Going by the face of the petition before Ghana’s Supreme Court, the figures being challenged are far in excess of what has been held in election petitions in Africa to be substantial to change the outcome of the disputed elections. What is left is how the respondents would proceed to deny with evidence the evidence before the court.

Our Supreme Court is in an unprecedented situation similar to what Americans faced after the November 7, 1876, in which an ad hoc ‘electoral commission’ of 15 members (10 representatives from Congress split equally from both sides plus 5 Supreme Court Justices ruling by 8:7) was set up to adjudicate, which finally overturned the results in favour of Republican Rutherford B Hayes. Democrat Samuel J Tilden led Hayes by more than 260,000 popular votes, and returns showed Tilden with 184 electoral votes (one shy of the majority needed to win the election) to Hayes’s 165, with the 19 electoral votes of three states (Florida, Louisiana, and South Carolina) and one elector from Oregon (originally awarded to Tilden) still in doubt. By early March 1877 the commission of enquiry had resolved all the disputed electoral votes in favour of Hayes, allowing him to win by 185 votes to Tilden’s 184.

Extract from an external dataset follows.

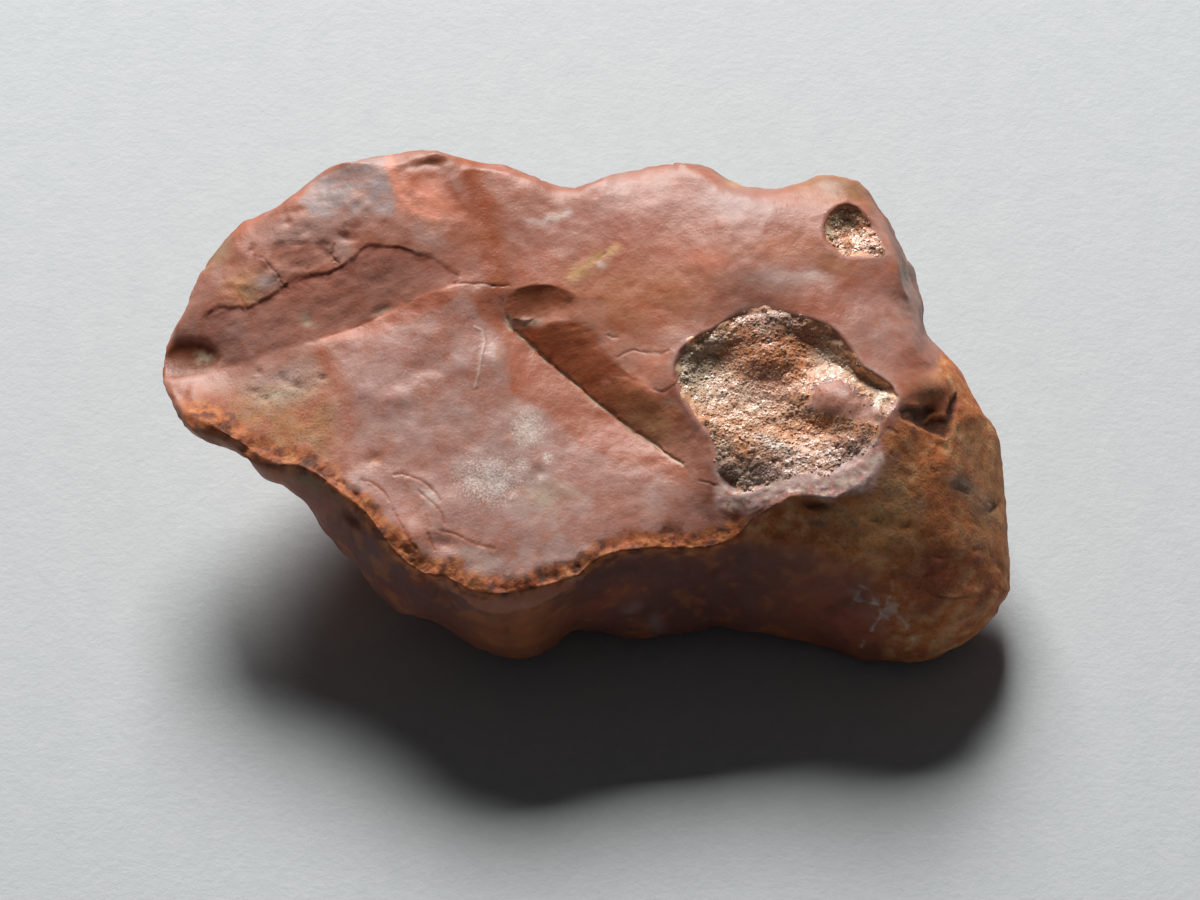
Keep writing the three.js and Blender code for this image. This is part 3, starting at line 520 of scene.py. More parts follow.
class Surface:
    """The stone's fine surface: its points, their place in the face frame, and the marks on it."""

    def __init__(self, points, triangles):
        self.points = points
        self.triangles = triangles
        self.measure()

    def measure(self):
        self.normals = point_normals(self.points, self.triangles)
        self.u, self.v, self.w = face_place(self.points)
        self.facing = self.normals @ FACE_OUT
        self.front = ramp(-0.05, 0.2, self.facing)

    def roughen_place(self, size, amount):
        """The face coordinates, shaken so that the borders of marks look natural."""
        self.shaken_u = self.u + amount * self.noise(size, 4, 1)
        self.shaken_v = self.v + amount * self.noise(size, 4, 2)

    def region(self, outline, soft=0.3):
        return self.front * ramp(-soft, soft, inside_distance(self.shaken_u, self.shaken_v, outline))

    def line(self, line, width):
        return self.front * np.exp(-(line_distance(self.shaken_u, self.shaken_v, line) / width) ** 2)

    def thin_line(self, line, width):
        return self.front * np.exp(-(line_distance(self.u, self.v, line) / width) ** 2)

    def spot(self, *place):
        return self.front * soft_spot(self.shaken_u, self.shaken_v, *place)

    def noise(self, size, octaves=4, seed=0):
        return fractal(self.points, size, octaves, seed)

    def raise_by(self, heights):
        self.points = self.points + self.normals * heights[:, None]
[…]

It was a little more than 10 years after the Civil War, the nation was again in a state of crisis and there was grave anxiety that another civil war between North and South might break out because of the electoral dispute. The split decision of 8:7, which overturned the results, was accepted by the highly polarised American public and the country’s democracy never looked back.

136 years later, we, in Ghana, are at a similar, if less charged, juncture, the decision of our justices in this case will have a significant impact on the fate of our democracy and, by extension, that of Africa, as a whole. Our justices have every reason to show that they are on top of this pinnacle of history, whether we fall from there or build from there lies in their bosom.

The author is a legal practitioner and the Executive Director of the Danquah Institute, a policy think tank in Ghana.